When they say “Let the good times roll” in Southwest Louisiana, they aren’t kidding! The music, food, dancing, storytelling and good-natured joking around are all distinctive and infectious. I felt fortunate to spend several days in Cajun Country, where I enjoyed generosity and hospitality at every turn. No wonder so many people are in love with this place!
My first stop on Wednesday, October 17, was KRVS radio on the campus of the University of Louisiana-Lafayette. I was interviewed by Judith Merriweather about the Augusta workshops and about my tour. Virtually all of the people I know in Louisiana are folks I have met through Augusta, which led directly to my visit to Louisiana.
From Lafayette I drove a few miles to Breaux Bridge, where I played at Cafe des Amis – an excellent restaurant that features live music. It was good to play, though I was a bit tired from my long drive. People danced, however, which helped perk me up!

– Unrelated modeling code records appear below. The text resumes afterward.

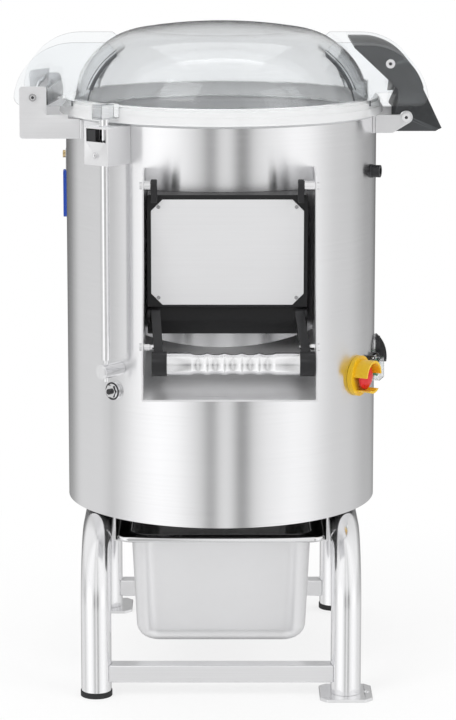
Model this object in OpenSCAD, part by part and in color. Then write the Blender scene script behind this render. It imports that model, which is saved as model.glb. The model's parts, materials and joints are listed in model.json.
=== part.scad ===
// Electric potato peeler: a steel drum on a four-legged tube frame, with a clear hinged lid,
// a front discharge door and chute, a belt-driven peeling disc and a waste pan underneath.
// Millimetres, +Z up, the front faces -Y. The origin is on the floor, on the drum's axis.

/* [Drum] */
// Outside diameter of the drum
drum_d = 400; // [390:1:410]
// Thickness of the drum's wall
drum_wall = 1.5; // [1:0.1:2.5]
// Height of the drum's lower edge over the floor
drum_base_z = 217; // [205:1:230]
// Height of the drum's wall
drum_h = 500.5; // [490:0.5:520]
// Height of the chamber's floor over the drum's lower edge
floor_rise = 227; // [222:1:230]
// Thickness of the chamber's floor and of the drum's bottom plate
plate_t = 2; // [1.5:0.1:3]

/* [Lid] */
// How far the lid's flange stands out past the drum
flange_over = 8; // [6:0.5:9]
// Height of the lid's flange
flange_h = 20; // [16:1:22]
// Thickness of the clear dome
dome_wall = 4; // [3:0.5:5]
// Radius of the dome's rounded shoulder
shoulder_r = 102; // [98:1:106]
// Radius of the dome's shallow crown
crown_r = 640; // [600:5:680]
// Distance from the middle to the middle of an ear plate
ear_y = 91; // [88:0.5:92]
// Thickness of an ear plate
ear_t = 4; // [3:0.5:5]
// Height of the ears over the lid's lower face
ear_h = 93; // [88:1:96]
// How far the lid's hinge pin stands out past the drum
hinge_out = 35.4; // [34:0.1:37]
// Radius of the lid's hinge pin
hinge_pin_r = 4; // [3.5:0.1:4.5]

/* [Discharge] */
// Sideways place of the chute's middle
chute_x = 10.25; // [5:0.25:12]
// Inside width of the chute
chute_w = 207.5; // [204:0.5:212]
// Thickness of the chute's sheet
chute_t = 2; // [1.5:0.1:3]
// How far the chute's lip stands out past the drum
chute_out = 100; // [94:1:106]
// Height of the drum's discharge window
window_h = 164; // [150:1:166]
// Width of the drum's discharge window
window_w = 170; // [150:1:174]
// Width of the door
door_w = 195.6; // [192:0.2:198]
// Height of the door's thick frame
door_h = 138.6; // [130:0.2:140]
// Diameter of the handle bar
handle_d = 27; // [24:0.5:29]

/* [Legs] */
// Gap between a leg tube and the pan's guide
leg_gap = 2.5; // [1:0.5:12]
// Distance between the front and the rear legs
leg_span_y = 390; // [380:1:400]
// Diameter of a leg tube
leg_d = 38; // [34:1:40]
// Wall of a leg tube
leg_wall = 1.5; // [1:0.1:2.5]
// Radius of a leg's bend, at the tube's middle
bend_r = 85; // [70:1:90]
// Height and depth of a cross bar
bar_size = 22; // [18:1:25]

/* [Waste pan] */
// Width of the pan over its rim
pan_w = 263; // [255:1:265]
// Length of the pan over its rim
pan_l = 325; // [300:1:330]
// Depth of the pan
pan_depth = 146; // [100:1:155]
// Thickness of the pan's sheet
pan_t = 1; // [0.8:0.1:1.5]

/* [Drive] */
// Radius of the peeling disc
disc_r = 187; // [180:0.5:190]
// Radius of the drive shaft
shaft_r = 12.45; // [10:0.05:14]
// Radius of the large pulley's groove
big_groove_r = 70; // [60:1:72]
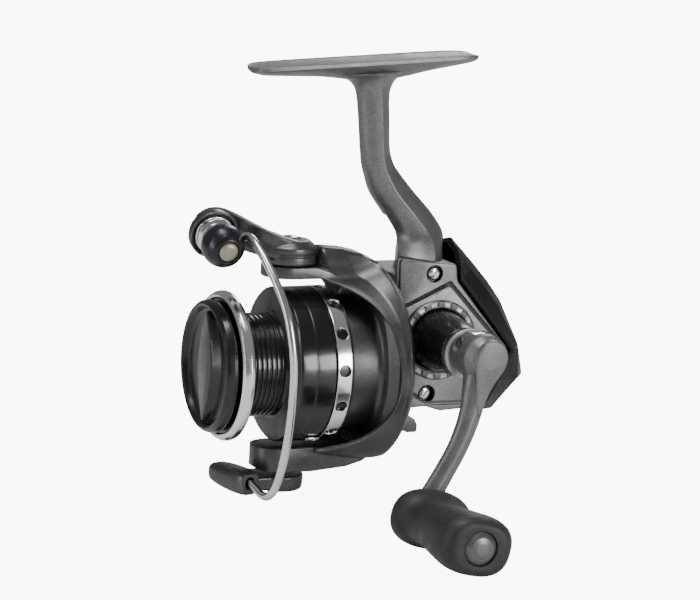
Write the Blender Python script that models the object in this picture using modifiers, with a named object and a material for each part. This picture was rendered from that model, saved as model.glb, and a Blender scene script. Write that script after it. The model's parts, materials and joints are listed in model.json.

On Thursday I rested and got caught up on laundry and other sundry before going into town and hearing a set by my friend Yvette Landry and steel player Richard Como. They played at a little pizza restaurant in Breaux Bridge and sounded excellent together – Yvette is a fine, fine singer, and Richard is off the charts with his steel playing. He played a solo on “Misery Loves Company” that was some of the best I’ve heard. I sang a few as well, including my song “Yvette, the Crawfish Queen.” I was especially pleased to sing it on this occasion because Yvette’s mother, who is mentioned in the song, was there in the audience that night. It was fun meeting her. After the gig, Yvette played me some rough mixes from her new CD. It sounds wonderful! Look out, world, here she comes!!
Friday I played at McGee’s Landing. Talk about a colorful place! The Landing is way out in the country, across the levee, on the edge of a huge swamp. I was really in the bayou now!I loved it! My music that night was in the bar, and several friends came out to hear me. I felt more rested and energetic than I had on Wednesday evening. I think it went well.
Saturday was the most memorable day for me in Louisiana. Jim Phillips and I drove out early to Mamou and the famous Fred’s Lounge. For 50 years, they have featured live Cajun music on Saturday mornings, from 9:15 a.m. until 1:30 p.m. What a scene!From Fred’s, Jim and I went to the weekly jam session at Mark Savoy’s music store, a gathering of very traditional musicians, mostly older, French-speaking (and singing!) individuals. There were two or three accordions, four or five fiddles, four or five acoustic guitars, and a woman playing the steel guitar. I felt honored to be welcomed to join in on guitar. Some of the people brought homemade sausage, called boudin. It was tasty!
Here is a shot of Jim after the jam. Following a short rest, Jim and I drove to Eunice for the show at the Liberty Theater on Saturday evening. The show is called “Rendez-vous des Cajuns,” and it features mainly very traditional Cajun bands from the area. The band that night was Cheryl Cormier (“The Queen of the Cajun Accordion”) and Cajun Country. I played about a half-hour in the middle. I was flattered to be so well accepted by this obviously educated, local and highly focused audience.
The show was broadcast on the radio. I am impressed with the pivotal role that radio – often live radio – plays in promoting the local French music in this part of Louisiana! I was able to listen to great Cajun and Zydeco music whenever I was in the car (which was a lot!). After the show at the Liberty Theater, I went out for more Cajun food and more Cajun music. A very Acadian day!
Sunday I played a brunch in Lafayette at a nice restaurant called the Blue Dog Cafe. It was fun, if a bit of a marathon – I played for three hours with only one 20-minute break. Whew!